I saw a physiotherapist regularly during my rehabilitation. He gave me ankle strengthening exercises to do each day as well as stretches and standing on one leg, re-remembering how to balance and a stepping forward thing with a thera-band thing and God knows what else. I had a list. To do: 3x a day, 15-30 repetitions.

At first, I followed the exercises religiously. I was motivated. I wanted to run again. And the sooner I could, the better, and if the exercises would get me there, then I would do them a hundred times a day if I had to.

That is, until I got bored.

I didn’t notice at first. But I’d started to not do so many repetitions. Or I’d do them with my iPhone in my hand, haphazardly performing the exercises, but not concentrating fully, scrolling through my Instagram feed. Completely checked out.

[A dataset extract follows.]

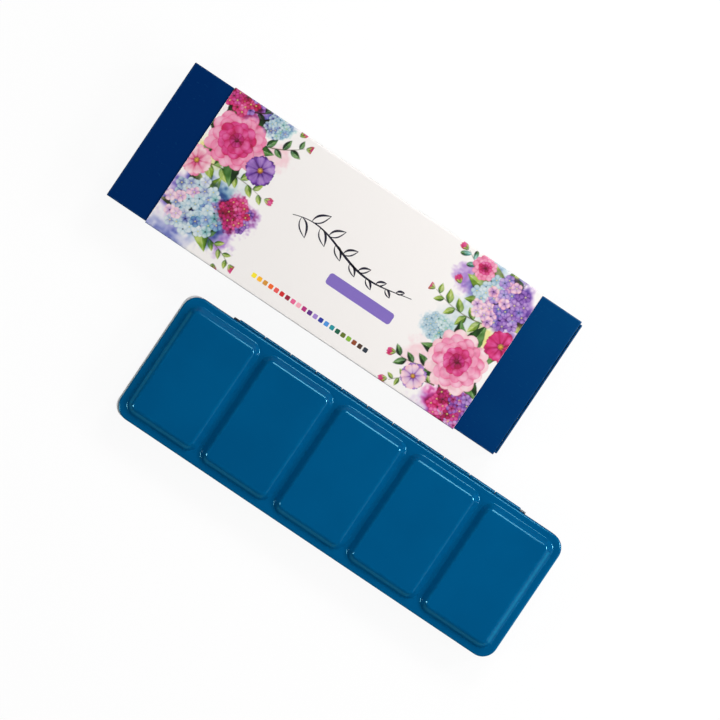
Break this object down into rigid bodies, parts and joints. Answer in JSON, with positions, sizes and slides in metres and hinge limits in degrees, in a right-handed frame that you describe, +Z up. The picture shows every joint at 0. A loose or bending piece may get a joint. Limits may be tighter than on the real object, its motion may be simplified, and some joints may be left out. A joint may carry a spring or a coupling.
{
  "type": "watercolor pan set",
  "caption": "Hinged enamelled steel tin of full watercolor pans, its lid pressed with mixing wells, beside its slip-case carton with a printed sliding band.",
  "frame": {"origin": "the middle of the surface that the set stands on: bottom centre of the box round tin and carton", "axes": "+X along the tin's long side, +Y from the tin's front edge towards its hinge and the carton, +Z up"},
  "size_m": [0.2854, 0.1668, 0.0296],
  "materials": {
    "teal_enamel": "gloss teal blue enamel on pressed steel",
    "pin_steel": "plain steel wire",
    "rack_steel": "white enamel on folded steel",
    "pan_plastic": "white moulded plastic",
    "navy_board": "satin navy board",
    "band_card": "satin white card with a printed floral design",
    "paint_01": "dried lemon watercolor",
    "paint_02": "dried warm yellow watercolor",
    "paint_03": "dried golden ochre watercolor",
    "paint_04": "dried orange watercolor",
    "paint_05": "dried coral watercolor",
    "paint_06": "dried scarlet watercolor",
    "paint_07": "dried carmine watercolor",
    "paint_08": "dried rose pink watercolor",
    "paint_09": "dried pale pink watercolor",
    "paint_10": "dried magenta watercolor",
    "paint_11": "dried violet watercolor",
    "paint_12": "dried lilac watercolor",
    "paint_13": "dried ultramarine watercolor",
    "paint_14": "dried sky blue watercolor",
    "paint_15": "dried turquoise watercolor",
    "paint_16": "dried deep green watercolor",
    "paint_17": "dried olive green watercolor",
    "paint_18": "dried fresh green watercolor",
    "paint_19": "dried burnt sienna watercolor",
    "paint_20": "dried umber watercolor",
    "paint_21": "dried payne grey watercolor"
  },
  "bodies": {
    "tin": {"tin_base": "teal_enamel", "hinge_pin": "pin_steel", "pan_rack": "rack_steel"},
    "lid": {"tin_lid": "teal_enamel"},
    "carton": {"carton_case": "navy_board"},
    "tray": {"carton_tray": "navy_board"},
    "band": {"printed_band": "band_card"},
    "pan_01": {"pan_01": "pan_plastic", "paint_01": "paint_01"},
    "pan_02": {"pan_02": "pan_plastic", "paint_02": "paint_02"},
    "pan_03": {"pan_03": "pan_plastic", "paint_03": "paint_03"},
    "pan_04": {"pan_04": "pan_plastic", "paint_04": "paint_04"},
    "pan_05": {"pan_05": "pan_plastic", "paint_05": "paint_05"},
    "pan_06": {"pan_06": "pan_plastic", "paint_06": "paint_06"},
    "pan_07": {"pan_07": "pan_plastic", "paint_07": "paint_07"},
    "pan_08": {"pan_08": "pan_plastic", "paint_08": "paint_08"},
    "pan_09": {"pan_09": "pan_plastic", "paint_09": "paint_09"},
    "pan_10": {"pan_10": "pan_plastic", "paint_10": "paint_10"},
    "pan_11": {"pan_11": "pan_plastic", "paint_11": "paint_11"},
    "pan_12": {"pan_12": "pan_plastic", "paint_12": "paint_12"},
    "pan_13": {"pan_13": "pan_plastic", "paint_13": "paint_13"},
    "pan_14": {"pan_14": "pan_plastic", "paint_14": "paint_14"},
    "pan_15": {"pan_15": "pan_plastic", "paint_15": "paint_15"},
    "pan_16": {"pan_16": "pan_plastic", "paint_16": "paint_16"},
    "pan_17": {"pan_17": "pan_plastic", "paint_17": "paint_17"},
    "pan_18": {"pan_18": "pan_plastic", "paint_18": "paint_18"},
    "pan_19": {"pan_19": "pan_plastic", "paint_19": "paint_19"},
    "pan_20": {"pan_20": "pan_plastic", "paint_20": "paint_20"},
    "pan_21": {"pan_21": "pan_plastic", "paint_21": "paint_21"}
  },
  "joints": [
    {"name": "lid_hinge", "type": "hinge", "parent": "tin", "child": "lid", "pos_m": [0.03018, -0.01137, 0.014], "axis": [-1, 0, 0], "range_deg": [0, 180]},
    {"name": "carton_shift", "type": "slide", "parent": "tin", "child": "carton", "axis": [0, 1, 0], "range_m": [0, 0.0685]},
    {"name": "tray_slide", "type": "slide", "parent": "carton", "child": "tray", "axis": [1, 0, 0], "range_m": [0, 0.228]},
    {"name": "band_slide", "type": "slide", "parent": "carton", "child": "band", "axis": [1, 0, 0], "range_m": [-0.206, 0.206]},
    {"name": "pan_01_lift", "type": "slide", "parent": "tin", "child": "pan_01", "axis": [0, 0, 1], "range_m": [0, 0.0075]},
    {"name": "pan_02_lift", "type": "slide", "parent": "tin", "child": "pan_02", "axis": [0, 0, 1], "range_m": [0, 0.0075]},
    {"name": "pan_03_lift", "type": "slide", "parent": "tin", "child": "pan_03", "axis": [0, 0, 1], "range_m": [0, 0.0075]},
    {"name": "pan_04_lift", "type": "slide", "parent": "tin", "child": "pan_04", "axis": [0, 0, 1], "range_m": [0, 0.0075]},
    {"name": "pan_05_lift", "type": "slide", "parent": "tin", "child": "pan_05", "axis": [0, 0, 1], "range_m": [0, 0.0075]},
    {"name": "pan_06_lift", "type": "slide", "parent": "tin", "child": "pan_06", "axis": [0, 0, 1], "range_m": [0, 0.0075]},
    {"name": "pan_07_lift", "type": "slide", "parent": "tin", "child": "pan_07", "axis": [0, 0, 1], "range_m": [0, 0.0075]},
    {"name": "pan_08_lift", "type": "slide", "parent": "tin", "child": "pan_08", "axis": [0, 0, 1], "range_m": [0, 0.0075]},
    {"name": "pan_09_lift", "type": "slide", "parent": "tin", "child": "pan_09", "axis": [0, 0, 1], "range_m": [0, 0.0075]},
    {"name": "pan_10_lift", "type": "slide", "parent": "tin", "child": "pan_10", "axis": [0, 0, 1], "range_m": [0, 0.0075]},
    {"name": "pan_11_lift", "type": "slide", "parent": "tin", "child": "pan_11", "axis": [0, 0, 1], "range_m": [0, 0.0075]},
    {"name": "pan_12_lift", "type": "slide", "parent": "tin", "child": "pan_12", "axis": [0, 0, 1], "range_m": [0, 0.0075]},
    {"name": "pan_13_lift", "type": "slide", "parent": "tin", "child": "pan_13", "axis": [0, 0, 1], "range_m": [0, 0.0075]},
    {"name": "pan_14_lift", "type": "slide", "parent": "tin", "child": "pan_14", "axis": [0, 0, 1], "range_m": [0, 0.0075]},
    {"name": "pan_15_lift", "type": "slide", "parent": "tin", "child": "pan_15", "axis": [0, 0, 1], "range_m": [0, 0.0075]},
    {"name": "pan_16_lift", "type": "slide", "parent": "tin", "child": "pan_16", "axis": [0, 0, 1], "range_m": [0, 0.0075]},
    {"name": "pan_17_lift", "type": "slide", "parent": "tin", "child": "pan_17", "axis": [0, 0, 1], "range_m": [0, 0.0075]},
    {"name": "pan_18_lift", "type": "slide", "parent": "tin", "child": "pan_18", "axis": [0, 0, 1], "range_m": [0, 0.0075]},
    {"name": "pan_19_lift", "type": "slide", "parent": "tin", "child": "pan_19", "axis": [0, 0, 1], "range_m": [0, 0.0075]},
    {"name": "pan_20_lift", "type": "slide", "parent": "tin", "child": "pan_20", "axis": [0, 0, 1], "range_m": [0, 0.0075]},
    {"name": "pan_21_lift", "type": "slide", "parent": "tin", "child": "pan_21", "axis": [0, 0, 1], "range_m": [0, 0.0075]}
  ],
  "couplings": [
    {"joint": "carton_shift", "follows": "lid_hinge", "m_per_rad": 0.021645}
  ]
}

I still wanted to run. So much. And yet I’d lost interest in the strengthening exercises that would ultimately get me back on my feet and into my running trainers again. Which is an odd thing, really. To sabotage my rehabilitation when the end goal of running again was so important to me.

And yet it’s not that odd, really. Because we constantly do this with our lives, don’t we?

You start the healthy eating plan, excitedly filling the fridge with greens and juices and all the good stuff you read about in that book you bought. You throw out the sugar and the bread and the white pasta. You’re ready! This is it! You start off well, day 1, day 2, day 3 pass by and you’re a master at whizzing up a green smoothie in your new Vitamix and woah! You can’t believe how good you feel! And then, then it all kind of goes to shit. Someone brings some cake into the office and before you know it, you’re tucking into a slice. You get home that evening and you order a takeaway, “Fuck it”, you think, “I had the cake this afternoon, I’ll just start again with the healthy eating tomorrow.”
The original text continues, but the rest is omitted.